Instructions for the task
Return all lines where the word "update" can be found.

(3D code data)
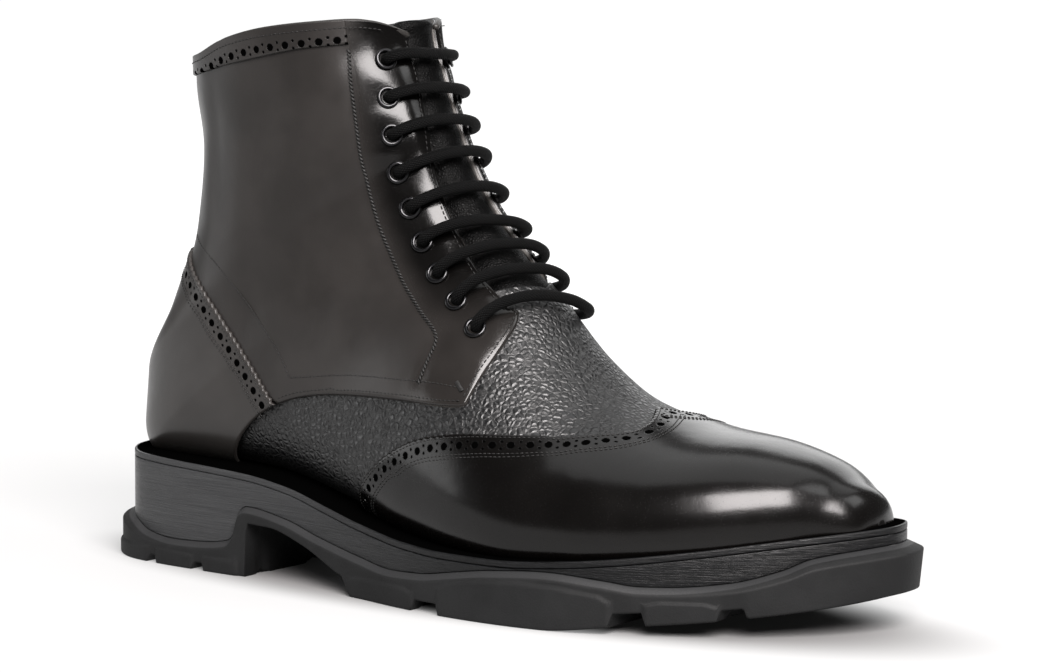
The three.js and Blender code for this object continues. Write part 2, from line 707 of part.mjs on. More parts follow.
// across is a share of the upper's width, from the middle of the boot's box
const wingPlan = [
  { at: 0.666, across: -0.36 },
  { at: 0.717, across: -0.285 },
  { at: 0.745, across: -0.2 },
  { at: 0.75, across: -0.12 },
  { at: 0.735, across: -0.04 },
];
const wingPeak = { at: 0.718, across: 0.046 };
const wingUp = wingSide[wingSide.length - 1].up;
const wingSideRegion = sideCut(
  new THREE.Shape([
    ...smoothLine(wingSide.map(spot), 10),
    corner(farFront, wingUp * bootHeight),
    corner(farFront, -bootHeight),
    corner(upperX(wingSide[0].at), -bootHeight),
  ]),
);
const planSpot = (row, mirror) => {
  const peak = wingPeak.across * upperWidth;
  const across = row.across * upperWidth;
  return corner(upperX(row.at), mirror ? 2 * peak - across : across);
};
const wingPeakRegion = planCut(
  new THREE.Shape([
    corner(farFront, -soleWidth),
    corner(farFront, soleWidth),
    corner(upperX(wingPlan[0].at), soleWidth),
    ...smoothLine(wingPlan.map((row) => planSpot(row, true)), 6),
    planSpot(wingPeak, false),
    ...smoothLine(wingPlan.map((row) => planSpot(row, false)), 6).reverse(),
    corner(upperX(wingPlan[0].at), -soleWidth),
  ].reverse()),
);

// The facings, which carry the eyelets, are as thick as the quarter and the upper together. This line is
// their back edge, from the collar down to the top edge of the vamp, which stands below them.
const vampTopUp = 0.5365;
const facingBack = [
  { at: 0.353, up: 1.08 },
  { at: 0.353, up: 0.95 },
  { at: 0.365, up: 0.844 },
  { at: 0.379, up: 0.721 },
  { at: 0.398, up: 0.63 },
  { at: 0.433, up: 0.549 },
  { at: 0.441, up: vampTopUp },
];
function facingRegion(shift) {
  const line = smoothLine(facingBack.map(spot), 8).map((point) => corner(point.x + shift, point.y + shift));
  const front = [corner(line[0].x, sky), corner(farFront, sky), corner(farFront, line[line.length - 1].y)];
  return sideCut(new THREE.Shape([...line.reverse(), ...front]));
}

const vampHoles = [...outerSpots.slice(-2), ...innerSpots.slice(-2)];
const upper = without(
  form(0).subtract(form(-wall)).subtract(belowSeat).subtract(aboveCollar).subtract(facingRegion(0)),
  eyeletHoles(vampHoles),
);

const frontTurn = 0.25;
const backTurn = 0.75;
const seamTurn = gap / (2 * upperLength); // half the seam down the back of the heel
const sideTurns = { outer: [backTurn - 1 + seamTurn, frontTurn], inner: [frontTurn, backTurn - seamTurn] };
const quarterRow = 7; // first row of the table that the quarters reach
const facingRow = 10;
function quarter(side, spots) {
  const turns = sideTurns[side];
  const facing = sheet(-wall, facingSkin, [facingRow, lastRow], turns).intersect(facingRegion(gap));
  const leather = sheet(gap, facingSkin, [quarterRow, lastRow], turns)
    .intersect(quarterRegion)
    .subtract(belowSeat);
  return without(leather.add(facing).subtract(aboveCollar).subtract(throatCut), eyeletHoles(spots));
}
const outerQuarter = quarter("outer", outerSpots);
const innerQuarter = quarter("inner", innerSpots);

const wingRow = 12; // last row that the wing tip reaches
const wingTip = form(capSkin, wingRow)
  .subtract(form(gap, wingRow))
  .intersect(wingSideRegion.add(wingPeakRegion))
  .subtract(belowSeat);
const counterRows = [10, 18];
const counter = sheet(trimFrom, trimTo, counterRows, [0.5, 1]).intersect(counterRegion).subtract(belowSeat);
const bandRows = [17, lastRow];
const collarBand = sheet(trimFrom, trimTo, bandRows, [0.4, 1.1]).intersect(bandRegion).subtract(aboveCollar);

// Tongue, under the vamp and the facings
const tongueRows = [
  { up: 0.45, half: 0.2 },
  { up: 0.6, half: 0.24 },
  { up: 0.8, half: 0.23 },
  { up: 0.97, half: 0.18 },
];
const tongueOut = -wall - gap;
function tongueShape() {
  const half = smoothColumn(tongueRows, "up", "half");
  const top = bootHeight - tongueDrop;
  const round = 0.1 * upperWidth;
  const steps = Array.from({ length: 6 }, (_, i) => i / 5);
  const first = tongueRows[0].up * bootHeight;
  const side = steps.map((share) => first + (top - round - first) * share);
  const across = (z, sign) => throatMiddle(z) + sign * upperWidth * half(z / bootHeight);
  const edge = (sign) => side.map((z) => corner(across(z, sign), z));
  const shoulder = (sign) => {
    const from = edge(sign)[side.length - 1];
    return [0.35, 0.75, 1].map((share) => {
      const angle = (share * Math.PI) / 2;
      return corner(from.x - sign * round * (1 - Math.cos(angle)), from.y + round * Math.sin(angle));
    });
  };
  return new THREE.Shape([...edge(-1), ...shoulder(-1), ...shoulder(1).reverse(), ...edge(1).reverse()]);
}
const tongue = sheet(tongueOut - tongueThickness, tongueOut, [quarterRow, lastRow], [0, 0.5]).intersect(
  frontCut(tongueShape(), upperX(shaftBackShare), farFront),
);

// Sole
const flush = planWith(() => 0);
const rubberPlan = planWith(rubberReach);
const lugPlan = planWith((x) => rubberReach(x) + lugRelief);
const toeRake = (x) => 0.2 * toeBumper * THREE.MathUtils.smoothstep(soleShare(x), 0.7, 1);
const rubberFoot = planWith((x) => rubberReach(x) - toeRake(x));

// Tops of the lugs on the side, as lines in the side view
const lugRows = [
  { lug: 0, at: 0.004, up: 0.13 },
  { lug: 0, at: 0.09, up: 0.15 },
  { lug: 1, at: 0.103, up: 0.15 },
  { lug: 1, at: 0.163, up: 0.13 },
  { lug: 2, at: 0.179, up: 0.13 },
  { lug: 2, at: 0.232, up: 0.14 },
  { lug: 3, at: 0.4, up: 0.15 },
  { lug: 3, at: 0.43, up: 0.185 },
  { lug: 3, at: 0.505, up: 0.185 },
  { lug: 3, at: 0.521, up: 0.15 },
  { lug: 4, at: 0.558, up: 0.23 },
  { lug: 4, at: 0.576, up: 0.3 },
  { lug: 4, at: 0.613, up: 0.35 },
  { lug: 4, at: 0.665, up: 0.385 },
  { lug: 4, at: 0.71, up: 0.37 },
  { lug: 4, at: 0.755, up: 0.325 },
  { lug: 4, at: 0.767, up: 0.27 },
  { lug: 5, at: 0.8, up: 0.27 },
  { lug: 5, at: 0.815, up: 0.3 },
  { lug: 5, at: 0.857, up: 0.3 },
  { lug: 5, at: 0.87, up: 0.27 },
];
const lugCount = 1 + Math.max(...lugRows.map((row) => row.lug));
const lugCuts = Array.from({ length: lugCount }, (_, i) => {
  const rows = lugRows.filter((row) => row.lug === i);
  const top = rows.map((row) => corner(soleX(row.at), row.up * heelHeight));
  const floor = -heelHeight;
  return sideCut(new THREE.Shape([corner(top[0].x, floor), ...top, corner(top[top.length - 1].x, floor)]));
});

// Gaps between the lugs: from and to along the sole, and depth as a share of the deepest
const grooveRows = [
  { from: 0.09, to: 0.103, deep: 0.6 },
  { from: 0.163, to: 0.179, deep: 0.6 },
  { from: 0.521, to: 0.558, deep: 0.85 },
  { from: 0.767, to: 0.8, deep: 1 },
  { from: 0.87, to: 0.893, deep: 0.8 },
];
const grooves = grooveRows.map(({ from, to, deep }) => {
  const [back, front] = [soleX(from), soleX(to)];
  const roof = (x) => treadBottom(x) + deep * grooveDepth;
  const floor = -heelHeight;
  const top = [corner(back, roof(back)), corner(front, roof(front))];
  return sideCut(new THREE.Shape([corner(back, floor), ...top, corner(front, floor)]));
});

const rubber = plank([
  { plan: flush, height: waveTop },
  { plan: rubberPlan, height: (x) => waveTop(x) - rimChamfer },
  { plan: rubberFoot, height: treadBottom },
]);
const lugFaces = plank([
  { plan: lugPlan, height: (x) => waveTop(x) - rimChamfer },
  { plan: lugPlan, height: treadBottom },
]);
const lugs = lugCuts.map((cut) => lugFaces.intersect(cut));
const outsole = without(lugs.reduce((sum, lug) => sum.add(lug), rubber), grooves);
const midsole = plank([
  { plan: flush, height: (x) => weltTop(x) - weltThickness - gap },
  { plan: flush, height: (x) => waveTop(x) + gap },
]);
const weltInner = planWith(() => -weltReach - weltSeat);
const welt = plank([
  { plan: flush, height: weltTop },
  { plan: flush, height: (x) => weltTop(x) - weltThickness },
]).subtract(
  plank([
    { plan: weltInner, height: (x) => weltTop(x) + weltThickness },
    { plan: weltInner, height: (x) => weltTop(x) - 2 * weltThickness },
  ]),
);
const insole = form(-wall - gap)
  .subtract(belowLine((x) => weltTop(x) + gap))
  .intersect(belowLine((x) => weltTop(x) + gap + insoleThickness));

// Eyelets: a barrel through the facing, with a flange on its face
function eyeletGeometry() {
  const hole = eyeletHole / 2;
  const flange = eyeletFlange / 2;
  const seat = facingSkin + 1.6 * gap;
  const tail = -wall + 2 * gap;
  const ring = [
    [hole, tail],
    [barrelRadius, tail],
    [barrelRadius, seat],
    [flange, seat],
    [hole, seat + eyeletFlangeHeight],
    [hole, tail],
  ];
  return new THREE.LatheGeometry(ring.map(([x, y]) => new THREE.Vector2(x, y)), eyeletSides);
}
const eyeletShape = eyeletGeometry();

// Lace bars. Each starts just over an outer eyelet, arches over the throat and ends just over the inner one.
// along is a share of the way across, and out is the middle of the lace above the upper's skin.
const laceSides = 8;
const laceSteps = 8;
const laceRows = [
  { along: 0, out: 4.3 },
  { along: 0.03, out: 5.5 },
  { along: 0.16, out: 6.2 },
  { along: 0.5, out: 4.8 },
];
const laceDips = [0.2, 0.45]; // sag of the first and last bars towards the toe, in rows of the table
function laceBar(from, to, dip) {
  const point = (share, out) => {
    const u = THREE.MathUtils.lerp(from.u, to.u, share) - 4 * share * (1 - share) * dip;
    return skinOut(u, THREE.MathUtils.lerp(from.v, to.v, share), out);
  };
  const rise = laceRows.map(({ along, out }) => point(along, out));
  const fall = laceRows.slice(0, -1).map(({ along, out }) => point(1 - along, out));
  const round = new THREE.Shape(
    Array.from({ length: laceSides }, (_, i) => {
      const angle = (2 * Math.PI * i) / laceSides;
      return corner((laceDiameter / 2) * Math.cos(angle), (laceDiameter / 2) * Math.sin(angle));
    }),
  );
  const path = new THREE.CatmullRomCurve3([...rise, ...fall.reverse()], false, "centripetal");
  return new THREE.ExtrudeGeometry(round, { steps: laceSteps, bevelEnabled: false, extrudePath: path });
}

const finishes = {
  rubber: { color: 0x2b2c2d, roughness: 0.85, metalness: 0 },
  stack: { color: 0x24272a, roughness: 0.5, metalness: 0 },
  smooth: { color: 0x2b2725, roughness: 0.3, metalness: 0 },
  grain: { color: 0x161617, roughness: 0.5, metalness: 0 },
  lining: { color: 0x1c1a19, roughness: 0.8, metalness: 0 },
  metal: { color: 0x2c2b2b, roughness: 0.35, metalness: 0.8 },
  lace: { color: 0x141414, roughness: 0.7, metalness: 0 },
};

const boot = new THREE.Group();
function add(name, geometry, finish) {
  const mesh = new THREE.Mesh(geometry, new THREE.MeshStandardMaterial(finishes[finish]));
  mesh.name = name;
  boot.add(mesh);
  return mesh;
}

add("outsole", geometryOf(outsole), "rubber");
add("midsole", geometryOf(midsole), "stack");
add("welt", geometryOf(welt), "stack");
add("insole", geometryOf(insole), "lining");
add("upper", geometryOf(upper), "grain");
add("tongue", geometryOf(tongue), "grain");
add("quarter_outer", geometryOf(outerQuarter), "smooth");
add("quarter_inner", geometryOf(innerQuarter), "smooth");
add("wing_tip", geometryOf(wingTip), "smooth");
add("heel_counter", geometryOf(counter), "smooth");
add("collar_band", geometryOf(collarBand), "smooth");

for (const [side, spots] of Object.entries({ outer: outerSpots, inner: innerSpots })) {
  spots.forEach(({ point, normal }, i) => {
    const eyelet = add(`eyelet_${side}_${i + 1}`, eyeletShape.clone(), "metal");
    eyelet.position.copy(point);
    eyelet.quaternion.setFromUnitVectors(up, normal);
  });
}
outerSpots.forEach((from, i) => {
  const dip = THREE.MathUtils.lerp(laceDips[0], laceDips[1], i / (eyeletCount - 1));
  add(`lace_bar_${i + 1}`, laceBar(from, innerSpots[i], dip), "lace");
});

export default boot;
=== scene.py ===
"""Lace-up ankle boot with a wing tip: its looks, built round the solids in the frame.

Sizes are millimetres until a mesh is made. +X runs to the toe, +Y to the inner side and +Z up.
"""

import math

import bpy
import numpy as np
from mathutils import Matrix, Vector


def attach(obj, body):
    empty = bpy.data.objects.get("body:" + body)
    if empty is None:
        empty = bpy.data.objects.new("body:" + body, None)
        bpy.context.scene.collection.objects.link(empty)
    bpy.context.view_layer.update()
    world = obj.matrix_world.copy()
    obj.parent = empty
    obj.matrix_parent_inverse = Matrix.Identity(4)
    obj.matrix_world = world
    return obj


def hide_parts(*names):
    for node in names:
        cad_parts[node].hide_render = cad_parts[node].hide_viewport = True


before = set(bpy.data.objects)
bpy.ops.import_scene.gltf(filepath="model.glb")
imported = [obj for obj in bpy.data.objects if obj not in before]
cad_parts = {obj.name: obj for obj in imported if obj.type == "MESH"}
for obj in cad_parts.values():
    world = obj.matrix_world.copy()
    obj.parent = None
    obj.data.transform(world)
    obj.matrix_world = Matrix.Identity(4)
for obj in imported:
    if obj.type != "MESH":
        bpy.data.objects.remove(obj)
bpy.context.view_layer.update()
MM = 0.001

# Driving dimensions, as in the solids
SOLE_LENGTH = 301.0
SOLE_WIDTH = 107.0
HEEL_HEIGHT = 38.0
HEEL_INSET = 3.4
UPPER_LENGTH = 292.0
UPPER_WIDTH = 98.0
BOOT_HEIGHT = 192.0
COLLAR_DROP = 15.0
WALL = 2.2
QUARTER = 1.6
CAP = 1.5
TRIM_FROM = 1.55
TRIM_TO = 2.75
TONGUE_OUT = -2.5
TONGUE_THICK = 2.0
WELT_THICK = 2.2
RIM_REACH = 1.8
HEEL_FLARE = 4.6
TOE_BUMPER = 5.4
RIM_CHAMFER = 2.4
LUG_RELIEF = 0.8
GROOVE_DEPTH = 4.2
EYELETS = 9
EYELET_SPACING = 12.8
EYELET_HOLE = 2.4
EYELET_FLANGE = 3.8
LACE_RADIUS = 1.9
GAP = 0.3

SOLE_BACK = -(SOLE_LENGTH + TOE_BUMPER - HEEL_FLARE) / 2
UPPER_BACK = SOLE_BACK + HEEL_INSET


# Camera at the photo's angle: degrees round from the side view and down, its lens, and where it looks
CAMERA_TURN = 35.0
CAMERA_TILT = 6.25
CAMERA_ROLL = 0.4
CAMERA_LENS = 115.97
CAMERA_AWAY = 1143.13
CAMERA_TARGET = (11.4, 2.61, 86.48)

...

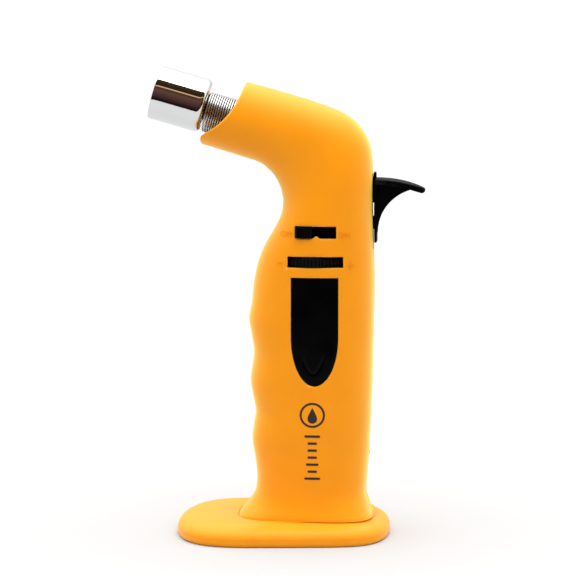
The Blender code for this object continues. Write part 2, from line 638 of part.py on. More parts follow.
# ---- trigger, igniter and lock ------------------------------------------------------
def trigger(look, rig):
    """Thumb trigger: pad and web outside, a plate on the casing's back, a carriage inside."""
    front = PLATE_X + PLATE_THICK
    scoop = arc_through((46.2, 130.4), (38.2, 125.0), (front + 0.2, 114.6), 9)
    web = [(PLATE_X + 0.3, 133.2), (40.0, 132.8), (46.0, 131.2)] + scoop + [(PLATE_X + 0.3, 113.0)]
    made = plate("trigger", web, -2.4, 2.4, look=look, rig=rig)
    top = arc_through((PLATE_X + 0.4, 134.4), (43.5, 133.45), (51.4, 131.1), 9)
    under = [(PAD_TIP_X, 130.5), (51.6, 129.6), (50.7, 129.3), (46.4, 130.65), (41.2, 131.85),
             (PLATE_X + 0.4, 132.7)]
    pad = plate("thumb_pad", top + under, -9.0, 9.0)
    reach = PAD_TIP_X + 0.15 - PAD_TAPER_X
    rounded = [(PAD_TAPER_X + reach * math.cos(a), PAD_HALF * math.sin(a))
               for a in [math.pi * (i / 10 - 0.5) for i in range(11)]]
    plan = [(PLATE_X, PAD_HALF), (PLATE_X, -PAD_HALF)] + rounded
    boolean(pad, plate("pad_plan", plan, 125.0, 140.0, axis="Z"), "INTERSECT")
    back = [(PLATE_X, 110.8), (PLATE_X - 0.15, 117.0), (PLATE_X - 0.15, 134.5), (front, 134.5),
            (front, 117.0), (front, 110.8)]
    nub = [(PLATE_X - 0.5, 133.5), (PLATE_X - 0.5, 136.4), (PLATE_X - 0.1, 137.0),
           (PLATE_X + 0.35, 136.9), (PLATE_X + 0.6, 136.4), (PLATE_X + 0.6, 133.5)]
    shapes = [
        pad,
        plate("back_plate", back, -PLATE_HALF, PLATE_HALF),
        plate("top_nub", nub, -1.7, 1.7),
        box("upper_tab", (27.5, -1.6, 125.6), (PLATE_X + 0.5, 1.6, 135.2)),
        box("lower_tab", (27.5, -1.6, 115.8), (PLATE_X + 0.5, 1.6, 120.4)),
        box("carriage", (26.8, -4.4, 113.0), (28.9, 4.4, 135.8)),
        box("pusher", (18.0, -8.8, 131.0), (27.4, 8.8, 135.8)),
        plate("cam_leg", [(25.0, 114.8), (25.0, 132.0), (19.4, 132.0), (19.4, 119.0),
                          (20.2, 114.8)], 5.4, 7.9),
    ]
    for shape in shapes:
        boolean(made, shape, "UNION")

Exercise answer
    bpy.context.view_layer.update()
bpy.context.view_layer.update()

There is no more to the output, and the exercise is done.